Eu concordo, sem pestanejar com a famosa frase de Cervantes em Dom Quixote, popularizada na letra da canção Dom de Iludir de Caetano Veloso, de que [...]cada um sabe a dor e a delícia de ser o que é, já que nossos sentimentos e emoções são muitas vezes indescritíveis, invisíveis e muito subjetivos. Porém, para mim, é quase impossível, tanto na minha vida privada quanto na profissional, não estar atento, sensível e, até mesmo, “forte” para interagir com aqueles que convivo, embora eu tenha as minhas delícias, além de inúmeras e secretas dores, que ainda tento encarar no divã do meu psicanalista. A vida é mesmo uma roda gigante, onde devemos nos sentar elegantemente, pois ela dará muitas voltas. Ora estamos com a energia lá em cima, ora estamos rastejando dentro de nós mesmos.
Há pouco mais de uma década, perdi uma amiga. Era uma das pessoas mais divertidas, munida de um discurso sagaz e alegre, mas que aos poucos foi atingida pelos infortúnios da vida. Perdeu o emprego, o namorado e a vontade de viver e, acabou se entregando para a tristeza. Seu corpo não resistiu e foi somatizando todas as suas dores, até que ela viesse à óbito por uma infecção pulmonar. Lembro-me do nosso último encontro, quando já morávamos em cidades distantes e fui visitá-la e já era possível perceber, suavemente, em seu olhar, a desilusão com o viver. Tentei alertar os amigos que viviam próximos e propor algumas coisas mesmo à distância, não tínhamos WhatsApp e o bate papo do Facebook ou o Messenger eram ferramentas mais comuns, acessadas apenas quando estávamos em casa, na frente de nossos computadores portáteis, na maioria das vezes. Foi assim que em um determinado dia, fiquei sabendo de sua despedida - as dores foram grandes e ela não resistiu.
Poucos meses atrás, comecei a receber mensagens de alguns alunos em minhas redes sociais, a primeira delas dizia algo do tipo: preciso te contar algo terrível, enquanto outras questionavam se eu sabia o que havia acontecido. Um aluno muito querido havia decidido nos deixar, parece que ele também não suportou as dores de ser e estar e resolveu adiantar seu expediente na terra. Procurei não saber como e, sabendo que ele zelava pela privacidade, não fiz nenhum tipo de postagem nas minhas redes sociais. Era a única coisa que podia fazer naquele momento para respeitá-lo, pelo pouco que o conhecia, além de sentir uma dor imensa dentro do meu peito.

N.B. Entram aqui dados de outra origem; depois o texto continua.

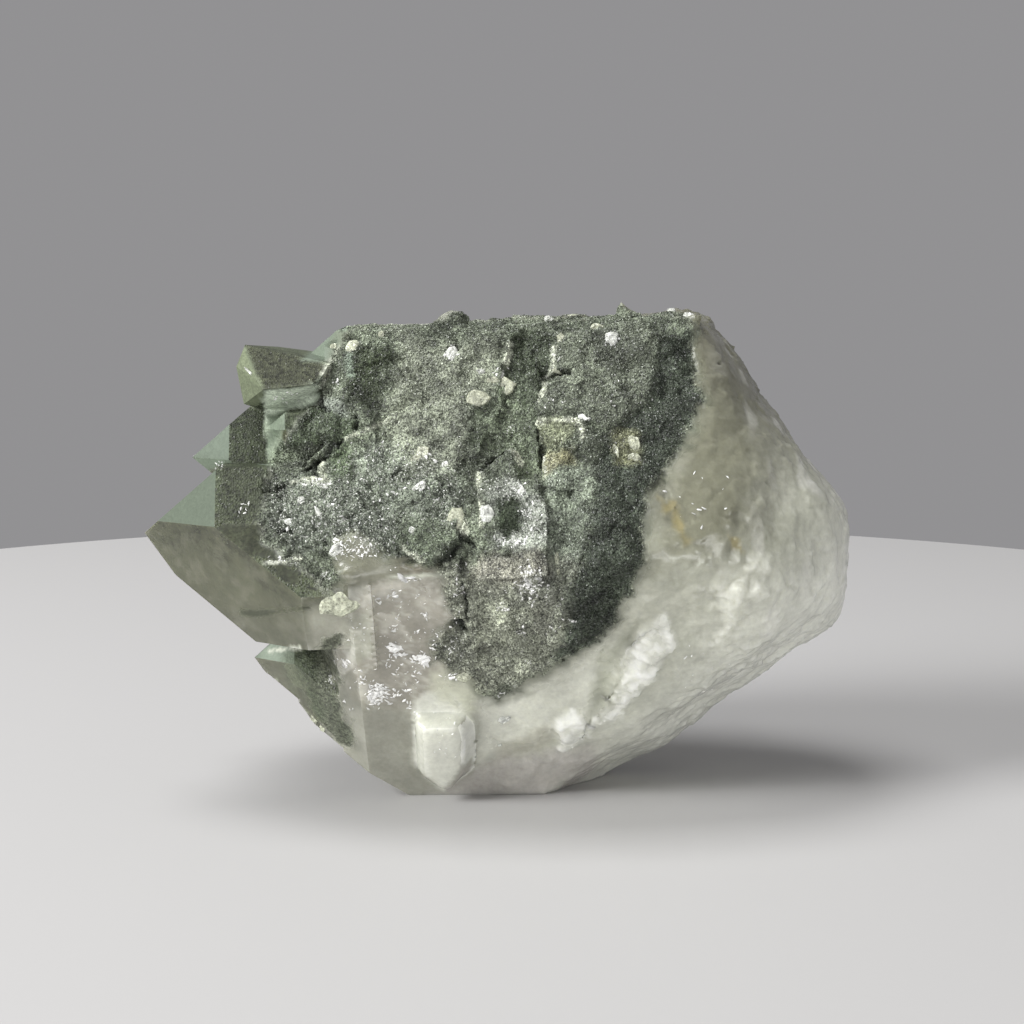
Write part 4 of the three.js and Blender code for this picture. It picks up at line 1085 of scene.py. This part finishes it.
# Middle on the front, width and height in mm, turn in degrees.
CREAM_CHIPS = [
    (-18.9, 21.4, 5.0, 2.9, 14), (-3.1, 44.9, 2.7, 1.9, 10), (0, 46.3, 2.5, 1.9, -15),
    (-1.3, 46.9, 1.6, 0.9, 0), (7.7, 54.1, 1.6, 0.7, 0), (6.4, 51.6, 1.1, 1.4, 20),
    (6.2, 48, 1.6, 0.9, 0), (10.4, 52.9, 1.6, 0.9, 0), (14.7, 39.8, 1.4, 2.0, 5),
    (14.6, 38.1, 1.6, 1.1, -10), (12.6, 38.7, 0.7, 1.8, 10), (-5.7, 31, 1.8, 2.8, -15),
    (-9.3, 38.7, 1.6, 1.6, 30), (-9.9, 38.1, 1.6, 0.9, 20), (6, 26, 0.6, 2.5, 5),
    (-13.9, 52, 0.7, 1.1, 5), (-17.2, 50.7, 1.7, 1.4, 30), (-19.2, 50.7, 1.0, 1.0, 0),
    (-4.8, 12.8, 2.0, 1.6, 0), (-22.1, 7.7, 1.1, 0.9, -40), (-21.2, 6.5, 0.9, 0.8, -40),
    (1.3, 38.5, 1.6, 0.6, -50), (4.6, 37.2, 0.9, 2.3, 0),
]
WHITE_CHIPS = [
    # The first white chip, a long thin sliver on the high block's left face, is a painted
    # highlight: it stands for a glint line.
    (-28.6, 47.6, 2.4, 0.32, -47), (-6, 49.9, 1.7, 1.6, 0), (4.9, 53.8, 1.0, 0.9, 0),
    (12, 51.6, 1.7, 1.9, 0), (8.9, 42.7, 1.5, 0.9, 0), (18.7, 54.8, 1.1, 0.8, 0),
    (20.7, 54, 1.3, 1.4, 0), (-2, 31.7, 1.5, 2.2, 10), (-24.5, 30.8, 1.3, 0.9, 0),
    (-23.2, 33.3, 0.9, 0.8, 0), (-21.3, 32.1, 0.7, 2.3, 20),
    (-19.4, 27.5, 1.1, 1.6, -20), (-18.4, 31, 1.1, 0.6, -20),
    (-20.4, 34.9, 2.0, 0.6, 5), (-6.8, 37.3, 0.9, 0.9, 0), (-9.7, 34.8, 1.8, 0.9, 30),
    (-10.6, 29.8, 0.9, 0.9, 0), (0, 7.7, 1.7, 1.0, 30), (-0.6, 4.6, 0.5, 0.5, 0),
    (2, 34.2, 1.0, 1.4, 20), (-2.8, 47.9, 1.1, 0.7, 0), (-0.5, 47.5, 0.9, 0.9, 0),
]
surface = BVHTree.FromPolygons(
    [tuple(v) for v in spots], at.reshape(-1, 3).tolist(), all_triangles=True
)
rng = np.random.default_rng(4)
SIDES = 11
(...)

Hoje, um aluno pediu para falar comigo em particular, começou tirando da pasta uma série de laudos médicos, quando me apontou para um deles no qual estava escrito: “tentativa de autoextermínio”. Por segundos, eu fiquei paralisado e só consegui ser o mais banal dos seres humanos e dizer: pare com isso. Em seguida, me mostrou as cicatrizes, marcas das tentativas de tirar a própria vida, narrou brevemente sobre a estada em um hospital psiquiátrico enquanto eu tentava pensar no que eu poderia dizer. Começamos a chorar, nos abraçamos e disse que estarei sempre ali por ele, para o que precisasse. Naqueles minutos, o que me incomodou foi o meu despreparo para encarar a dor do outro bem diante dos meus olhos, de forma explícita, como se fosse um pedido de socorro.
Eu sei que meus amigos e eu tentamos nos amparar em nossas dores, aquelas que deixamos vazar pela respiração, pelo olhar, pela postura ou em conversas regadas com bebida alcoólica, mas é um outro tipo de interação, diferente de estar na posição de professor e acessar involuntariamente a dor máxima do outro. Sei que existem muitos protocolos, muitos modos de cooperação que requerem uma formação para isso.
Embora sempre procure ser e estar sensível para o outro, eu me sinto frágil e vulnerável em situações para as quais não estou preparado. Por isso, não posso fazer valer os versos da canção de Hyldon, regravada pela banda Jota Quest: eu vou me esquecer de tudo/ das dores do mundo, mas quero saber quem fui, quem sou e quem posso ser não apenas no que se refere às minhas dores e delícias, mas quando sou convocado para acessar as dores e as delícias daqueles com quem convivo.